An empty bed was a symbol to me that my life was about to change forever. The empty crib waiting to be filled in the rooms that I so painstakingly decorated. The baby warming bed in the hospital room when I arrived for my three inductions. The empty crib placed next to our hotel room in China. All signs that someone was going to fill that spot that was going to also fill a hole in our lives that we didn’t even know was there. I can remember looking at each of these beds with excitement and longing for the little person that would soon fill that space.
Now there is another empty bed, but this time I do know the hole that that empty bed represents. This time I again know that our life is going to change forever, but I’m not so excited about it.
This time, there is a new bed in a place far away from my house where there is another new beginning.

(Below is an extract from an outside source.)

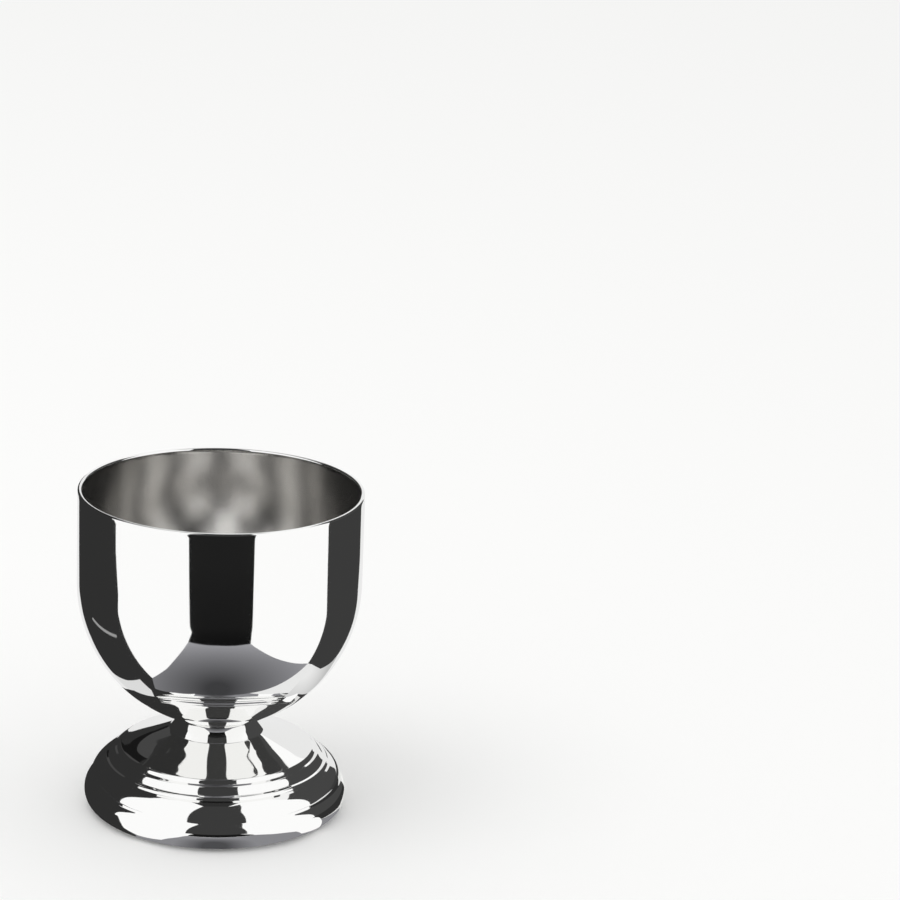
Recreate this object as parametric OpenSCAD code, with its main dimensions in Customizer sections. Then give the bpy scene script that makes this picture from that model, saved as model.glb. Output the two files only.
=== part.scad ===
// Footed egg cup in polished stainless sheet: a deep-drawn bowl welded to a hollow pressed foot.
// Everything is turned about the Z axis. The foot rests on the plane z = 0.

/* [Sheet and overall size] */
// Height from the table to the top of the rim
overall_h = 54; // [48:0.5:70]
// Outside diameter of the bowl and its rim
rim_d = 46; // [44:0.5:56]
// Thickness of the steel sheet that both shells are pressed from
sheet_t = 0.7; // [0.5:0.05:0.9]

/* [Round bottom of the bowl] */
// How much smaller the ball of the bowl's bottom is than the bowl, in radius
bottom_tuck = 0.6; // [0.4:0.1:2]
// How much larger the bend from the bottom into the wall is than the bowl, in radius
shoulder_ease = 1.2; // [1:0.1:4]

/* [Seat between bowl and foot] */
// Height of the seat, where the bowl's pad lies on the foot's crown
seat_h = 15.5; // [14.5:0.1:20]
// Radius of the flat pad pressed into the bottom of the bowl
pad_r = 5.3; // [4.7:0.1:7]
// Width of the slope between the pad's edge and the round bottom of the bowl
pad_blend = 1.05; // [0.8:0.05:1.6]
// How far the foot's crown stands out past the bowl's pad
crown_lip = 0.6; // [0.3:0.05:0.7]

/* [Flare of the foot] */
// Bend radius where the crown turns down into the neck
crown_bend = 0.9; // [0.75:0.05:1.1]
// How far the neck spreads from the crown's edge down to where it would meet the flare
neck_spread = 1.75; // [1:0.05:2.4]
// How far below the seat the neck would meet the flare
neck_drop = 2.35; // [2.1:0.05:3.2]
// Bend radius from the neck into the flare
waist_bend = 0.5; // [0.3:0.1:2]
// Outward run of the skirt, the flattest part of the flare, just above the steps
skirt_run = 3.35; // [2.5:0.05:4]
// Drop across the skirt
skirt_drop = 0.85; // [0.5:0.05:1.1]
// How far from their corner, on both sides, the flare bends into the skirt
skirt_blend = 1.9; // [0.5:0.1:2.2]

/* [Steps pressed into the foot] */
// Outward run of the first riser
riser_1_run = 0.45; // [0.3:0.05:0.8]
// Drop of the first riser
riser_1_drop = 0.6; // [0.4:0.05:0.9]
// Outward run of the first tread
tread_1_run = 0.5; // [0.4:0.05:0.9]
// Drop across the first tread
tread_1_drop = 0.2; // [0.05:0.05:0.3]
// Outward run of the second riser
riser_2_run = 0.9; // [0.6:0.05:1.2]
// Drop of the second riser
riser_2_drop = 1.15; // [0.8:0.05:1.4]
// Outward run of the second tread
tread_2_run = 0.5; // [0.4:0.05:0.9]
// Drop across the second tread
tread_2_drop = 0.15; // [0.05:0.05:0.3]
// Outward run of the third riser
riser_3_run = 0.3; // [0.2:0.05:0.6]
// Drop of the third riser
riser_3_drop = 0.4; // [0.3:0.05:0.7]
// Outward run of the third tread
tread_3_run = 0.4; // [0.4:0.05:0.8]
// Drop across the third tread
tread_3_drop = 0.2; // [0.05:0.05:0.3]
// Radius that rounds the outer edge of each step
step_edge = 0.5; // [0.2:0.05:0.6]
// Radius in the root of each step
step_root = 0.25; // [0.1:0.05:0.3]

/* [Beads and base of the foot] */
// Largest radius of the foot
foot_r = 21.5; // [20.5:0.1:26]
// How far inside the largest radius the upper bead starts
bead_root_inset = 2.75; // [2.6:0.05:3.2]
// Height where the upper bead starts, below the last step
bead_root_h = 7.5; // [7.2:0.05:7.8]
// How far inside the largest radius the two slopes of the upper bead would meet
upper_bead_inset = 1.3; // [1.1:0.05:1.5]
// Height where the two slopes of the upper bead would meet
upper_bead_h = 6.3; // [6.1:0.05:6.5]
// Rounding of the upper bead
upper_bead_bend = 3.8; // [1.5:0.1:3.9]
// How far inside the largest radius the groove between the two beads lies
groove_inset = 0.95; // [0.8:0.05:1.1]
// Height of the groove
groove_h = 4.7; // [4.6:0.05:5]
// Height where the base bead's upper slope would meet its upright side
shoulder_h = 3.8; // [3.65:0.05:4]
// Bend radius of the base bead, above and below its widest place
base_bend = 2.5; // [1.8:0.05:2.6]
// Width of the flat ring turned in under the foot, which rests on the table
hem_w = 1.4; // [0.8:0.1:2.5]

/* [Welds] */
// Number of weld nuggets in the seat
nugget_count = 3; // [1:1:6]
// Diameter of a nugget at the faces it joins
nugget_d = 2.2; // [1.4:0.1:2.4]
// How far inside the pad's edge the nuggets end
nugget_margin = 1.3; // [1:0.1:1.6]

/* [Hidden] */
$fn = 96;
// Largest turn, in degrees, between two neighbouring points of a round stretch
curve_step = 9;
// Largest distance between two neighbouring points of a round stretch
curve_chord = 0.8;
// Number of flats round the half circle that closes a sheet's edge
edge_steps = 12;
// Share of the sheet that a nugget reaches into on each side of the seat
nugget_depth_share = 0.6;
// Width of a nugget's ends as a share of its middle
nugget_end_share = 0.65;
// Share of the pad's blend that its bend takes up
pad_bend_share = 0.5;
bowl_r = rim_d / 2;
crown_r = pad_r + crown_lip;
nugget_ring_r = pad_r - nugget_margin - nugget_d / 2;
hem_r = foot_r - base_bend - hem_w;
// The bottom is a ball centred on the axis, and a wider bend leads from it into the upright wall
ball_r = bowl_r - bottom_tuck;
shoulder_bend = bowl_r + shoulder_ease;
// Slopes of the bottom where it meets the pad's blend, and where the ball meets the wider bend
floor_angle = asin((pad_r + pad_blend) / ball_r);
join_angle = asin(shoulder_ease / (shoulder_ease + bottom_tuck));
ball_h = seat_h + pad_blend * tan(floor_angle) + ball_r * cos(floor_angle);
shoulder_bend_h = ball_h + (shoulder_bend - ball_r) * cos(join_angle);
pad_bend = pad_bend_share * pad_blend / cos(floor_angle) / tan(floor_angle / 2);

// Corners of the bowl's outside, from the axis outwards and up, and the bend at each
bowl_corners = [
    [0, seat_h],
    [pad_r, seat_h],
    [0, ball_h] + ball_r / cos((join_angle - floor_angle) / 2)
        * [sin((join_angle + floor_angle) / 2), -cos((join_angle + floor_angle) / 2)],
    [bowl_r, shoulder_bend_h - shoulder_bend * tan((90 - join_angle) / 2)],
    [bowl_r, overall_h - sheet_t / 2]
];
bowl_bends = [0, pad_bend, ball_r, shoulder_bend, 0];

// Corners of the foot's outside, worked out from its largest radius inwards and up the steps
function climb(from, run, drop) = from + [-run, drop];
bead_root = [foot_r - bead_root_inset, bead_root_h];
step_3_foot = climb(bead_root, tread_3_run, tread_3_drop);
step_3_top = climb(step_3_foot, riser_3_run, riser_3_drop);
step_2_foot = climb(step_3_top, tread_2_run, tread_2_drop);
step_2_top = climb(step_2_foot, riser_2_run, riser_2_drop);
step_1_foot = climb(step_2_top, tread_1_run, tread_1_drop);
step_1_top = climb(step_1_foot, riser_1_run, riser_1_drop);
skirt_top = climb(step_1_top, skirt_run, skirt_drop);
neck_foot = [crown_r + neck_spread, seat_h - neck_drop];

// The bend that starts at the distance blend from corner b of the line a, b, c
function bend_of(blend, a, b, c) = blend * tan(acos(unit(a - b) * unit(c - b)) / 2);
skirt_bend = bend_of(skirt_blend, neck_foot, skirt_top, step_1_top);

// The same corners in order, from the crown down the flare and steps to the turned-in hem
foot_corners = [
    [0, seat_h],
    [crown_r, seat_h],
    neck_foot,
    skirt_top,
    step_1_top,
    step_1_foot,
    step_2_top,
    step_2_foot,
    step_3_top,
    step_3_foot,
    bead_root,
    [foot_r - upper_bead_inset, upper_bead_h],
    [foot_r - groove_inset, groove_h],
    [foot_r, shoulder_h],
    [foot_r, 0],
    [hem_r, 0]
];
foot_bends = [
    0, crown_bend, waist_bend, skirt_bend, step_edge, step_root, step_edge, step_root,
    step_edge, step_root, step_root, upper_bead_bend, step_root, base_bend, base_bend, 0
];

function unit(v) = v / norm(v);
function direction(pts, i) = unit(pts[min(i, len(pts) - 2) + 1] - pts[min(i, len(pts) - 2)]);
function turn_at(pts, i) = sign(cross(direction(pts, max(i - 1, 0)), direction(pts, i)));
function normal(pts, i) = let (d = direction(pts, i)) [-d[1], d[0]];

// The same corners moved to the left of their path by gap, or to its right where gap is negative
function moved(pts, gap) = [
    for (i = [0 : len(pts) - 1])
        let (before = normal(pts, max(i - 1, 0)), after = normal(pts, i))
            pts[i] + (before + after) * gap / (1 + before * after)
];
function moved_bends(pts, bends, gap) = [
    for (i = [0 : len(pts) - 1]) max(0, bends[i] - gap * turn_at(pts, i))
];

// Points of a true arc of radius bend in place of corner i
function bent(pts, i, bend) =
    let (
        back = unit(pts[i - 1] - pts[i]),
        on = unit(pts[i + 1] - pts[i]),
        half = acos(back * on) / 2,
        centre = pts[i] + unit(back + on) * bend / sin(half),
        first = pts[i] + back * bend / tan(half) - centre,
        sweep = (180 - 2 * half) * turn_at(pts, i),
        arc_length = bend * abs(sweep) * PI / 180,
        steps = max(ceil(abs(sweep) / curve_step), ceil(arc_length / curve_chord)),
        start = atan2(first[1], first[0])
    )
    [for (k = [0 : steps]) centre + bend * [cos(start + sweep * k / steps), sin(start + sweep * k / steps)]];
function line_with_bends(pts, bends) = [
    pts[0],
    for (i = [1 : len(pts) - 2]) each (bends[i] > 0 ? bent(pts, i, bends[i]) : [pts[i]]),
    pts[len(pts) - 1]
];

// Half circle that closes the sheet's edge between its two faces, p and q
function sheet_edge(p, q, way) = [
    for (k = [1 : edge_steps - 1])
        let (a = 180 * k / edge_steps)
            (p + q) / 2 + (p - q) / 2 * cos(a) + way * norm(p - q) / 2 * sin(a)
];
function reversed(pts) = [for (i = [len(pts) - 1 : -1 : 0]) pts[i]];

// A pressed shell of even thickness: its outside line, its round edge, then its inside line
module pressed_shell(corners, bends, gap, edge_way) {
    inner = moved(corners, gap);
    outer_line = line_with_bends(corners, bends);
    inner_line = line_with_bends(inner, moved_bends(corners, bends, gap));
    last = len(corners) - 1;
    rotate_extrude()
        polygon(concat(
            outer_line,
            sheet_edge(corners[last], inner[last], edge_way),
            reversed(inner_line)
        ));
}

// One nugget of melted and set metal, widest at the two faces that it joins
module nugget() {
    dip = sheet_t * nugget_depth_share;
    end_r = nugget_d / 2 * nugget_end_share;
    rotate_extrude()
        polygon([[0, -dip], [end_r, -dip], [nugget_d / 2, 0], [end_r, dip], [0, dip]]);
}

module nuggets() {
    for (i = [0 : nugget_count - 1])
        rotate(i * 360 / nugget_count)
            translate([nugget_ring_r, 0, seat_h])
                nugget();
}

// Deep-drawn bowl: upright wall, round bottom, flat pad and a rounded rim
module bowl() {
    color("silver")
        difference() {
            pressed_shell(bowl_corners, bowl_bends, sheet_t, [0, 1]);
            nuggets();
        }
}

// Hollow pressed foot: flat crown, neck, flare, three steps, two beads and a turned-in hem
module foot() {
    color("lightsteelblue")
        difference() {
            pressed_shell(foot_corners, foot_bends, -sheet_t, [-1, 0]);
            nuggets();
        }
}

// Spot welds that join the bowl's pad to the foot's crown
module weld_nuggets() {
    color("dimgray")
        nuggets();
}

bowl();
foot();
weld_nuggets();
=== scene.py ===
# %% [markdown]
# # A footed egg cup in mirror-polished stainless steel
#
# The real cup is two shells pressed from thin sheet: a deep-drawn bowl, and a hollow foot with three small
# steps and two beads. Three spot welds join them at a flat seat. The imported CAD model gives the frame: it
# fixes every size and place. This script draws both shells again as fine turned meshes, because a mirror
# shows every facet, and then polishes them and lights them.

# %% Load the frame
import math

import bpy
from mathutils import Matrix, Vector


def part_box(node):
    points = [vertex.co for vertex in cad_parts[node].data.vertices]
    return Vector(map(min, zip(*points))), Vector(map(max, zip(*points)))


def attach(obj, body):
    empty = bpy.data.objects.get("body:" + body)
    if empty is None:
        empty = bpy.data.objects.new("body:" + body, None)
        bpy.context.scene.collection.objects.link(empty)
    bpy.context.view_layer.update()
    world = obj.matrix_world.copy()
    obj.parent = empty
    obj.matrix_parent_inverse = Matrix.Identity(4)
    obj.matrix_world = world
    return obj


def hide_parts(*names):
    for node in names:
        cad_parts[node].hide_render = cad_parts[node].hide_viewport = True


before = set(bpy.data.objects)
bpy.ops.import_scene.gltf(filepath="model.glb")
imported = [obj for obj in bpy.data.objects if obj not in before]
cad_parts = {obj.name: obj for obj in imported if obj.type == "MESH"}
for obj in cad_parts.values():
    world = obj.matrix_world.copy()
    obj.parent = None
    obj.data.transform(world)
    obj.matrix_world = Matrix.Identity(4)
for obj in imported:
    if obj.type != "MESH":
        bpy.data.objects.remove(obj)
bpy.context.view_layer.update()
MM = 0.001


def millimetres(corner):
    """A corner in metres as a list of millimetres, for printing."""
    return [round(value / MM, 2) for value in corner]


print("nodes:", sorted(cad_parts))

# %% [markdown]
# ## Sizes
#
# What the frame holds is read from it: the height, the rim, the seat and the width of the foot. The rest
# are the sizes of the press tools, in millimetres: the sheet, the bends, and each step and bead.

# %% Sizes read from the frame
bowl_low, bowl_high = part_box("bowl")
foot_low, foot_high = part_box("foot")
overall_h = bowl_high[2] / MM
bowl_r = bowl_high[0] / MM
seat_h = foot_high[2] / MM
foot_r = foot_high[0] / MM
print(f"height {overall_h:.2f}, rim {2 * bowl_r:.2f}, seat at {seat_h:.2f}, foot {2 * foot_r:.2f} mm")

# %% Sizes of the bowl's press tools
sheet_t = 0.7
bottom_tuck = 0.6
shoulder_ease = 1.2
pad_r = 5.3
pad_blend = 1.05
pad_bend_share = 0.5
print(f"bowl: {sheet_t} mm sheet, flat pad {2 * pad_r} mm across, bottom {bottom_tuck} mm in from the wall")

# %% Sizes of the foot's press tools
crown_lip, crown_bend = 0.6, 0.9
neck_spread, neck_drop, waist_bend = 1.75, 2.35, 0.5
skirt_run, skirt_drop, skirt_blend = 3.35, 0.85, 1.9
STEPS = [
    {"riser": (0.45, 0.6), "tread": (0.5, 0.2)},
    {"riser": (0.9, 1.15), "tread": (0.5, 0.15)},
    {"riser": (0.3, 0.4), "tread": (0.4, 0.2)},
]
step_edge, step_root = 0.5, 0.25
bead_root_inset, bead_root_h = 2.75, 7.5
upper_bead_inset, upper_bead_h, upper_bead_bend = 1.3, 6.3, 3.8
groove_inset, groove_h = 0.95, 4.7
shoulder_h, base_bend, hem_w = 3.8, 2.5, 1.4
steps_fall = sum(part[1] for step in STEPS for part in step.values())
print(f"foot: {len(STEPS)} steps that fall {steps_fall:.2f} mm in all, hem {hem_w} mm wide")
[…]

There is new bed filled with brand new XL bedding and foam mattress toppers and fluffy new pillows and an incredible view of New York City. But, there is also an older, well- loved bed that sits empty.
It’s weird.
It’s sad.
I get it that lots of parents don’t feel that way. Maybe MOST parents don’t feel that way. But we do. The adjustment in our home, the empty space in our house, the unoccupied bed is physically painful. Our lives have again changed, and a paradigm shift has occurred, and this time I was not eagerly anticipating it.
There is a hole here. A huge, gaping hole. Every hour of every day I physically feel his absence. This grown kid that is still MY kid. The kid that I have loved an adored every day of his life.
I just want to go ahead and say a few things. Of COURSE I am over the top excited for Zac. He is living his dream, and he is happy and excited, and that is WONDERFUL. And of COURSE I am proud of him. He worked so incredibly hard to be where he is today. All of these things are true. It is wonderful and exciting and amazing.
BUT, it is also sad.
I’ve been told it gets better. I hope so. But at the same time, I don’t want to look forward to a future time when his absence feels normal. I want to see his sneakers on the hallway floor. I want to restock his favorite protein shakes in the fridge. I want to remind him to take out the recycling on Thursday. I want to hug him as he walks out the door.
I miss him.
Now we are in a new chapter. A new chapter in which Zac’s home is still here, but it is also there. This is going to take some getting used to.

I can understand all your conflicting feelings and some that you didn’t even write about. Hope that writing about them helps. Living with the sad and excited, anxiety and pride and all the other good and not so good feelings is hard and normal in these transitions.
Four more to go🥴🤪. You are going to get lots of practice😉
Life will be different and maybe better in some little ways with more time with the four still sleeping in their beds. Zac will give you a whole new perspective with his experiences in NY and there will be family trips to see him displaying his newly developed skills. 🤗
Oh, I love the quote at the end! As I was reading, I kept thinking how much I appreciated your ability to hold space for ALL of the emotions. This is something that is so very hard for our society to give people space to do. You write so beautifully and this really tore at my heartstrings. Love you, friend.